What is needed is an exact copy of the lines from the one containing "tilt, foot = lay_on_table(band)" to the one containing "obj.data.transform(world)", both lines included, and no other lines.

**Records for this exercise:**
━━━━━━

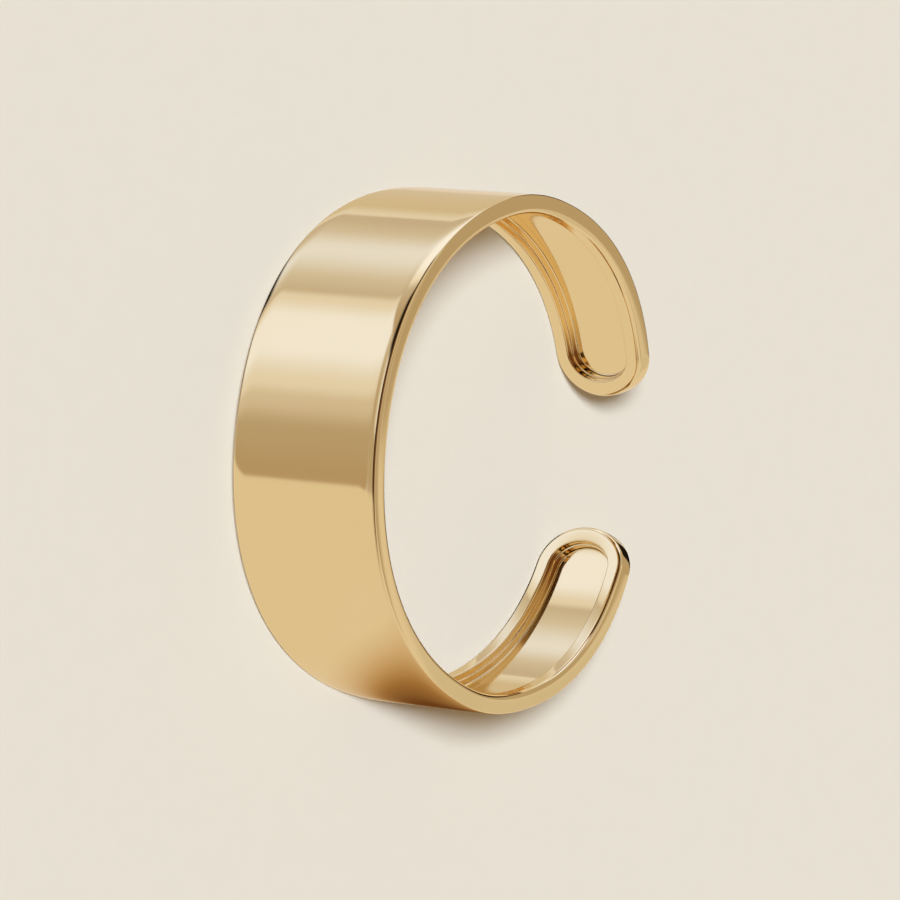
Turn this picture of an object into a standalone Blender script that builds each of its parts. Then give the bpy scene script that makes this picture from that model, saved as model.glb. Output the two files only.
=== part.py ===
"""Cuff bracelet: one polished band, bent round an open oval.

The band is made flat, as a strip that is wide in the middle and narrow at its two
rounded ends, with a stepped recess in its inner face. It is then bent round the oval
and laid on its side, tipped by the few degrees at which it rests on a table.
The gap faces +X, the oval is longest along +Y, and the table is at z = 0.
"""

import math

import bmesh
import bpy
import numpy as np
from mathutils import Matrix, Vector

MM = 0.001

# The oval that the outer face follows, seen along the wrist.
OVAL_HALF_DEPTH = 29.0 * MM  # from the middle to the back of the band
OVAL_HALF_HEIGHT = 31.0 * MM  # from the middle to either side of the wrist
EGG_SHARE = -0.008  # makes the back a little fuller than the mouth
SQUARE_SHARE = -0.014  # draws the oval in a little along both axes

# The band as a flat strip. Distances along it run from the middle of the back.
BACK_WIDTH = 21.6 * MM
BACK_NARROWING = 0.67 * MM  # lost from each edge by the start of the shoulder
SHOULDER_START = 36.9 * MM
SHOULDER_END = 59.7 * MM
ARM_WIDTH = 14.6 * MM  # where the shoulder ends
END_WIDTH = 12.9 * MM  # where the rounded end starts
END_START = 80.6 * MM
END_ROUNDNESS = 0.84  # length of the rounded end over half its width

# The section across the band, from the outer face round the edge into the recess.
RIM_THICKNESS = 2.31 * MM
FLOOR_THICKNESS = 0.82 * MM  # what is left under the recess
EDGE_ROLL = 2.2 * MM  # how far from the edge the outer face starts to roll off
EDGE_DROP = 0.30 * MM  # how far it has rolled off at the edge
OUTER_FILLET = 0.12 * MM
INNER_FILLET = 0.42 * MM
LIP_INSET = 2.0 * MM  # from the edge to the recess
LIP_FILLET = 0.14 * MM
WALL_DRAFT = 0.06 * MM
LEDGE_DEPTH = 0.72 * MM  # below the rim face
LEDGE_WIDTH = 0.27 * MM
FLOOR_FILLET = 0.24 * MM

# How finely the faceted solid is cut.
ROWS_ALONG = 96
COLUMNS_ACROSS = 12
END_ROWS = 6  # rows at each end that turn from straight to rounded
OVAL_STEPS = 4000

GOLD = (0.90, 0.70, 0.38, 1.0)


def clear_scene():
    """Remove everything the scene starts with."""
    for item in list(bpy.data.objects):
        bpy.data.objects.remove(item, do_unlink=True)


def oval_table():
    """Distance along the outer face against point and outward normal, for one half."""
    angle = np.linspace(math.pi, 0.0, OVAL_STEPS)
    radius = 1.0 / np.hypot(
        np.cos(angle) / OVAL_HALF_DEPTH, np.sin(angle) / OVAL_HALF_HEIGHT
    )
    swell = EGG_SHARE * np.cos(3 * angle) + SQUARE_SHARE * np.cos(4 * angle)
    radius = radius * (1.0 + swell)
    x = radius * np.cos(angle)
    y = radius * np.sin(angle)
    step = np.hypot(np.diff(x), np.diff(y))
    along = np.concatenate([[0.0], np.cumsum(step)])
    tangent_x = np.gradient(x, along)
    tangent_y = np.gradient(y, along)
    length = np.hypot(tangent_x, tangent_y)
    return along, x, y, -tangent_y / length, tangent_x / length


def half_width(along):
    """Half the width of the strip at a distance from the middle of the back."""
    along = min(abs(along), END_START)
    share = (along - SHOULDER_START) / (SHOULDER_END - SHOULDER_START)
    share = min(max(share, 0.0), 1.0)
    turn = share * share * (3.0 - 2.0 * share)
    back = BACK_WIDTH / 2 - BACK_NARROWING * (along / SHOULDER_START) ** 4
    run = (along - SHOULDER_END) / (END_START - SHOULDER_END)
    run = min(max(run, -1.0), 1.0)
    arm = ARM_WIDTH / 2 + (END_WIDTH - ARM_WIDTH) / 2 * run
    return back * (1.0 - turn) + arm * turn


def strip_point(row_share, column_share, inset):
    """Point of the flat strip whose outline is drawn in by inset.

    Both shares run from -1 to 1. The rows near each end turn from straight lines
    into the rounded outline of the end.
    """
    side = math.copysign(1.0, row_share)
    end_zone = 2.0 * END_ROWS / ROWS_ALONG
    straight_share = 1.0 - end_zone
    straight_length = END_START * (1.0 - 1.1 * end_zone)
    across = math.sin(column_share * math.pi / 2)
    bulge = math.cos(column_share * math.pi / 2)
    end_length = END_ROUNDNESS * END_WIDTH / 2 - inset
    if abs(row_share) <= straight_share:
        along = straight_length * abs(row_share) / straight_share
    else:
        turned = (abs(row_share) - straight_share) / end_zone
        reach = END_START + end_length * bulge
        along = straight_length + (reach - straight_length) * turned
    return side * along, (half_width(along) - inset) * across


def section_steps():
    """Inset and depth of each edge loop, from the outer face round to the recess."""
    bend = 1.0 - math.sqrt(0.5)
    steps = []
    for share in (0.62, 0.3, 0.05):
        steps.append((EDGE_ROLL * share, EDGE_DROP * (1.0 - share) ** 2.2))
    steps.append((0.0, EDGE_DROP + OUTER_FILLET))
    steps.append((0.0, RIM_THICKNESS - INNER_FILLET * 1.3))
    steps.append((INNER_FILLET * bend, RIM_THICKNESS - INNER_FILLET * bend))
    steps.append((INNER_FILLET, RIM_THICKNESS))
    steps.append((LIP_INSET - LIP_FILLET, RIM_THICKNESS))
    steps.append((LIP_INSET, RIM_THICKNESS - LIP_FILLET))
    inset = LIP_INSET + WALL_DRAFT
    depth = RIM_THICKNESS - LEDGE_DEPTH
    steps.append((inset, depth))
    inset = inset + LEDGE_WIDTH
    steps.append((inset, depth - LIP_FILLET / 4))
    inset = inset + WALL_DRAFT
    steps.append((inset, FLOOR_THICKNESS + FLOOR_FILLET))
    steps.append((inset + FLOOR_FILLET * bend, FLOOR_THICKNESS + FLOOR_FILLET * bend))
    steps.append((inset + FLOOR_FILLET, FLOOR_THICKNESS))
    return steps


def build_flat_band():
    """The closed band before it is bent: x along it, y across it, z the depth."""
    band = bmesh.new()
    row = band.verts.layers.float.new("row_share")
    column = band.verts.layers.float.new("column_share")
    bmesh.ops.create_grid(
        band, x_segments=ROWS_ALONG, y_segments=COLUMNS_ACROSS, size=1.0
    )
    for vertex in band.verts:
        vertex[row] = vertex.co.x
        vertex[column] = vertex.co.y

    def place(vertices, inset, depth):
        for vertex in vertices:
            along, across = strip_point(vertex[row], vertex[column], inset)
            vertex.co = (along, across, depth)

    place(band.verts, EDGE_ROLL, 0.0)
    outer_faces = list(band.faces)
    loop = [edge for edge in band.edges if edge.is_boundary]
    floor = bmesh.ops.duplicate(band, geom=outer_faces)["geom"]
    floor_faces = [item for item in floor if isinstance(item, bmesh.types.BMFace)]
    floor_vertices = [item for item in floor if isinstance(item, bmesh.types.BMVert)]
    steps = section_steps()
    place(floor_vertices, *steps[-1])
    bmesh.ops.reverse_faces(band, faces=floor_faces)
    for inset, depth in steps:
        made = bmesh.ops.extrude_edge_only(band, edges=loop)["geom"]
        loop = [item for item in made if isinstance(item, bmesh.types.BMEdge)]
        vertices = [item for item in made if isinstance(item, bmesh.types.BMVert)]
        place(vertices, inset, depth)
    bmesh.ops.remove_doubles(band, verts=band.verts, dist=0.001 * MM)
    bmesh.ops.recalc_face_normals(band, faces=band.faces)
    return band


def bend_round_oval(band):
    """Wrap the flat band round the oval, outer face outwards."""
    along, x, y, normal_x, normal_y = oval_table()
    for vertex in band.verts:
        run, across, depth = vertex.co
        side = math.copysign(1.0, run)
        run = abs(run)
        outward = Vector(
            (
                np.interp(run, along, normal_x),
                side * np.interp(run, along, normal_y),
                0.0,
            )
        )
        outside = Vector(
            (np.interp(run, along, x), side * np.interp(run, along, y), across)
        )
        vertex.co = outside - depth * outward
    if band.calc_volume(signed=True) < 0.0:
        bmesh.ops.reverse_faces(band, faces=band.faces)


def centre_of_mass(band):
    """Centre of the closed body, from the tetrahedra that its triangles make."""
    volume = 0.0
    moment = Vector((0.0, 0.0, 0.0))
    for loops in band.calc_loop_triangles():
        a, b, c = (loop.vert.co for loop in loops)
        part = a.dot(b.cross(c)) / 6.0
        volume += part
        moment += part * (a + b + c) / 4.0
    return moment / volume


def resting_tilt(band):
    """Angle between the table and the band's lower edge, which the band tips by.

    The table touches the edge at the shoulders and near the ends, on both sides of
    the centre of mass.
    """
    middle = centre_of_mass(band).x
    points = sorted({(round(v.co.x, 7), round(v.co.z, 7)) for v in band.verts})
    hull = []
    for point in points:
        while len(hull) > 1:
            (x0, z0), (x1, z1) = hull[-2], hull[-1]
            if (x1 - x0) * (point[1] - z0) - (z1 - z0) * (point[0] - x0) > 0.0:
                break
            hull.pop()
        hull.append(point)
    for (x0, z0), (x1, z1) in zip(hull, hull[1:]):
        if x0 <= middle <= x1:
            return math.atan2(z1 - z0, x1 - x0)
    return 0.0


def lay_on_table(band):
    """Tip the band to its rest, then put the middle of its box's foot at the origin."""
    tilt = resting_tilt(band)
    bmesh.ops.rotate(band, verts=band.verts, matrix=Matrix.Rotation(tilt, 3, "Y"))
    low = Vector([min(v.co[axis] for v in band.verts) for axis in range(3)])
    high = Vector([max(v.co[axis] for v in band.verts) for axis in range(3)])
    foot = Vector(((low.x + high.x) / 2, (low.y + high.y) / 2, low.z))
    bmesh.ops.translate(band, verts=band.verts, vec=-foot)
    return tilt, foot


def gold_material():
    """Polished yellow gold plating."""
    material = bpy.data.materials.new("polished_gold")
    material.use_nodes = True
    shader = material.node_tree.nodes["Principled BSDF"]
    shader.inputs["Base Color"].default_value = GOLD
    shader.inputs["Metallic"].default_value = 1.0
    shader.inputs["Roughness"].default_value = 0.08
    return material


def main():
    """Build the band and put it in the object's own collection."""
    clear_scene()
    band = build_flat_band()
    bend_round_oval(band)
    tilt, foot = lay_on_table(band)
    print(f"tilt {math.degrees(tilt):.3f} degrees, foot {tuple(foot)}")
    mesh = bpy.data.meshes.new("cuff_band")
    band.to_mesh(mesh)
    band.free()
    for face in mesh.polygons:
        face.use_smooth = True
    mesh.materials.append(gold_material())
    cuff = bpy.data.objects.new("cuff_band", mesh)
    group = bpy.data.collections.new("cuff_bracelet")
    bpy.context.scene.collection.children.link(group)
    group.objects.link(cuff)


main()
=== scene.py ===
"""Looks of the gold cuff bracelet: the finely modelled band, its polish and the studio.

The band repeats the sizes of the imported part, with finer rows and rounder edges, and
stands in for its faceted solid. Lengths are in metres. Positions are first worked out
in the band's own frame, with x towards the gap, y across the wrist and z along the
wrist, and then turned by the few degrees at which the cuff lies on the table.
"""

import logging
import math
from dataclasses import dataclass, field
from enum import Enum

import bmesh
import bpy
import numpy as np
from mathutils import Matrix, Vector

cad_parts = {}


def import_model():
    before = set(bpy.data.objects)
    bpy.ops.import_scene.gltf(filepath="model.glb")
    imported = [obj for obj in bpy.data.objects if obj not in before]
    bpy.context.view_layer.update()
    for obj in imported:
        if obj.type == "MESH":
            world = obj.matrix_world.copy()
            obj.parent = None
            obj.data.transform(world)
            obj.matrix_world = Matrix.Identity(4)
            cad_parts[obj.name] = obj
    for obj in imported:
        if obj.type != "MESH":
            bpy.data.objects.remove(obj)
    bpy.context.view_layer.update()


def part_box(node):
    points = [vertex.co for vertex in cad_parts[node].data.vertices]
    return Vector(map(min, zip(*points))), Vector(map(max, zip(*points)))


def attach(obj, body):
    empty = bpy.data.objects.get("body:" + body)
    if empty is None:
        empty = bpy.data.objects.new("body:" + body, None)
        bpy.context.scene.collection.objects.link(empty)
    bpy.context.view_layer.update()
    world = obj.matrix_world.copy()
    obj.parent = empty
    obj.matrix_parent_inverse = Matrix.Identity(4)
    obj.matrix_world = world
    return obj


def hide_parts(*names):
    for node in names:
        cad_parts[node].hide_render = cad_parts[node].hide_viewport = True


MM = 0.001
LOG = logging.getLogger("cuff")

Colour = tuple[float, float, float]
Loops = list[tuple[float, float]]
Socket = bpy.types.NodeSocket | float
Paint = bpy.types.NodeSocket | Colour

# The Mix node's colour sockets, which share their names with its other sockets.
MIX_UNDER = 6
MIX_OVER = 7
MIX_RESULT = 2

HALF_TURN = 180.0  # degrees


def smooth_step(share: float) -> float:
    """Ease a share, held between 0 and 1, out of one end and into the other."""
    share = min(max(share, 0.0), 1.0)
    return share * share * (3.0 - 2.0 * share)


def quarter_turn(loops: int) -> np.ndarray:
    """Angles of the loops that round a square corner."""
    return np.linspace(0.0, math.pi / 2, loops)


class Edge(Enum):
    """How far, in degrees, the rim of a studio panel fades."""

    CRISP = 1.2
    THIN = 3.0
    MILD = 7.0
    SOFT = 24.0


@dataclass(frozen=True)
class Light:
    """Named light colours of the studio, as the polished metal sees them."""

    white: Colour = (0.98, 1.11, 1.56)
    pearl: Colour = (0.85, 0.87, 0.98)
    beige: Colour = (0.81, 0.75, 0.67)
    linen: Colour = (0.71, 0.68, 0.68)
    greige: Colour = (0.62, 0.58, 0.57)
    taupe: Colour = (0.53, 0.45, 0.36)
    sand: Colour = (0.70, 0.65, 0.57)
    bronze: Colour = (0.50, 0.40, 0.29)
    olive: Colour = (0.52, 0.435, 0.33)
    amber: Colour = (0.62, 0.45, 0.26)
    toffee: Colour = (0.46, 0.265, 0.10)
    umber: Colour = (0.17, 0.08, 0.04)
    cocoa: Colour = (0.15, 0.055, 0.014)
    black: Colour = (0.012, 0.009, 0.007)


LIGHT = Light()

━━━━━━

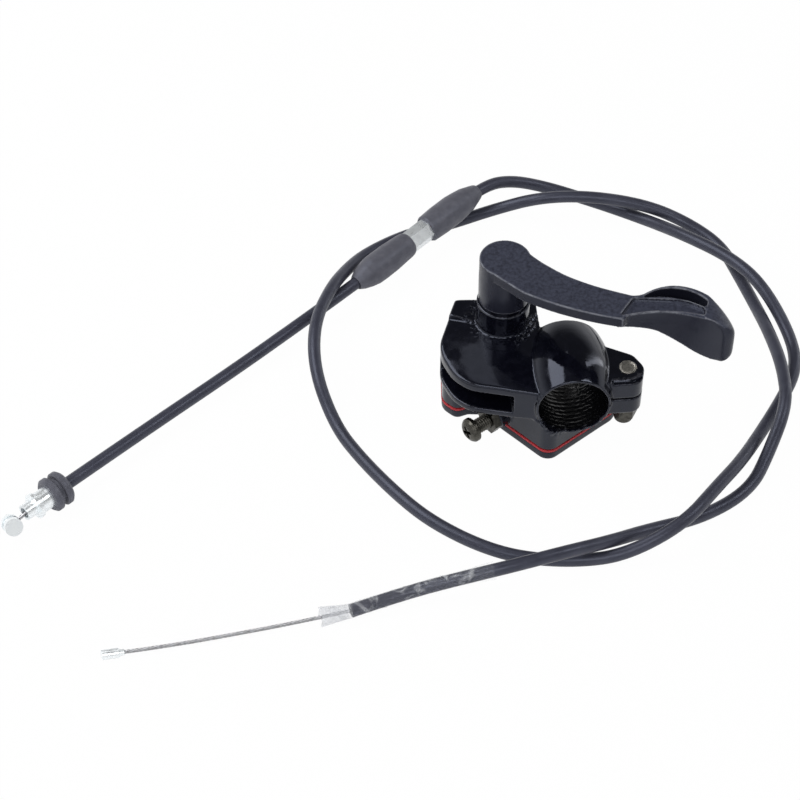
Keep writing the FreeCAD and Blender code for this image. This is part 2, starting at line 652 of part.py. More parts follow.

━━━━━━

**Final result:**
    tilt, foot = lay_on_table(band)
    print(f"tilt {math.degrees(tilt):.3f} degrees, foot {tuple(foot)}")
    mesh = bpy.data.meshes.new("cuff_band")
    band.to_mesh(mesh)
    band.free()
    for face in mesh.polygons:
        face.use_smooth = True
    mesh.materials.append(gold_material())
    cuff = bpy.data.objects.new("cuff_band", mesh)
    group = bpy.data.collections.new("cuff_bracelet")
    bpy.context.scene.collection.children.link(group)
    group.objects.link(cuff)


main()
=== scene.py ===
"""Looks of the gold cuff bracelet: the finely modelled band, its polish and the studio.

The band repeats the sizes of the imported part, with finer rows and rounder edges, and
stands in for its faceted solid. Lengths are in metres. Positions are first worked out
in the band's own frame, with x towards the gap, y across the wrist and z along the
wrist, and then turned by the few degrees at which the cuff lies on the table.
"""

import logging
import math
from dataclasses import dataclass, field
from enum import Enum

import bmesh
import bpy
import numpy as np
from mathutils import Matrix, Vector

cad_parts = {}


def import_model():
    before = set(bpy.data.objects)
    bpy.ops.import_scene.gltf(filepath="model.glb")
    imported = [obj for obj in bpy.data.objects if obj not in before]
    bpy.context.view_layer.update()
    for obj in imported:
        if obj.type == "MESH":
            world = obj.matrix_world.copy()
            obj.parent = None
            obj.data.transform(world)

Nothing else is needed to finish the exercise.